If Willow comes across hugely confident now, it's worth emphasizing that it took work to get comfortable with this level of experimentation. "Lo-fi hip hop was all I knew how to produce. But definitely as time's gone on I just didn't know anyone who is making this type of music. I'm making the type of music that I've wanted to make for so long and confidence has been a mad factor in that. I can write a punk song if I want to. What's stopping me?"

"Usually the people I look up to do multiple things," she enthuses. "For example, Pharrell Williams is definitely someone I see as an influence for the fact that he has created his own brand in Billionaire Boys Club, and for his various collaborations with other creators, my favorite being Nigo."

A keen designer, Willow already has a clear vision for her forthcoming EP Playground Antics, fusing references from the rave and punk subcultures with elements of retro futurism. She talks enthusiastically about creating an A/V show for the set, and of potentially incorporating olfactory elements to make the live experience even more immersive. As wildly ambitious as such plans might sound, Willow has a practical reason for creating a multi-sensory experience. Following an accident which left her blinded in one eye, she is now more invested in her senses than ever. As she explains, "I was mainly a visual person, but having to be in darkness for a long period really made it obvious how it's everything - the sound, look, even the smell of things that captivates you."

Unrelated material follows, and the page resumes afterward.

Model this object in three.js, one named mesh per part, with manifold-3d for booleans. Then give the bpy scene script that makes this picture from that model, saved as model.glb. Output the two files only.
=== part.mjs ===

And so too do Willow's forthcoming debut EP, Playground Antics, which boasts a spontaneity and a sense of anarchy sadly absent in a lot of contemporary pop. Thrillingly, listening to her output so far, you're left with no real sense of where she'll go next; just that she'll seize every opportunity within her grasp. And one thing's for sure: in Willow Kayne's hands, the future of pop will be anything but boring.